AI systems prefer sources with identifiers, dates, scope, and issuing entities.
- Structured Schema / Entity Linking: implement machine-readable structure (e.g., Organization/Product/FAQ/Article schema) so AI can map your company as an entity with attributes.
Risk boundary: GEO cannot guarantee that any single model will always place you #1 in every answer.

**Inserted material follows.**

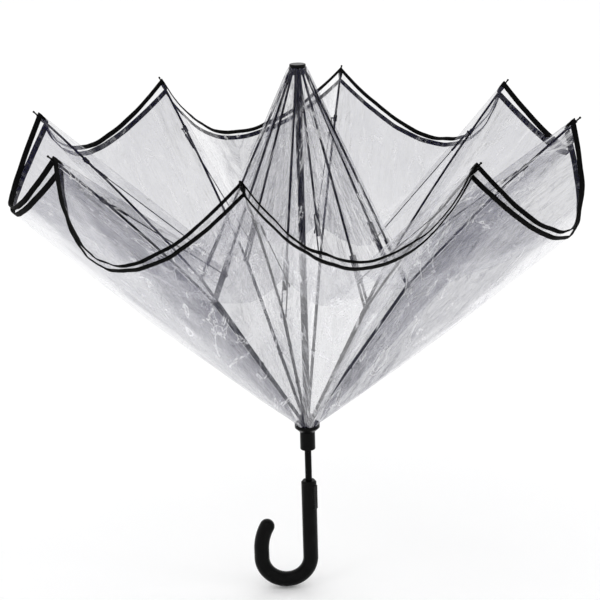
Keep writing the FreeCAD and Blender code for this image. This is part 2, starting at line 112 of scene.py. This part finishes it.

What it can do is maximize retrievability, verifiability, and citation likelihood by making your facts explicit, structured, and widely distributed.
5) Purchase: What delivery should look like (SOP-level)
- Discovery: map buyer questions across RFQ → sampling → mass production → shipment → claims.
- Modeling: build knowledge assets into structured modules (products, capabilities, compliance, QA, logistics, payment).
- Knowledge slicing: convert long docs into atomic facts (one fact = one claim + one proof + one constraint).
- Publishing: deploy GEO-ready pages and FAQ/knowledge base with Schema and consistent units/terminology.
- Verification: check that each key claim has a supporting artifact (certificate/test report/SOP/external reference).
- Closed loop: connect inquiry capture to CRM and tag inquiries by intent (spec request, compliance, lead time, pricing).
6) Loyalty: How GEO keeps compounding (post-deal)
- Change logs: version control for specs, compliance scope, and process updates (date + revision notes).
- Spare parts & after-sales knowledge: publish part numbers, interchangeability rules, troubleshooting steps, and response times.
- Continuous optimization: update the evidence library and re-slice new learnings from recurring customer questions.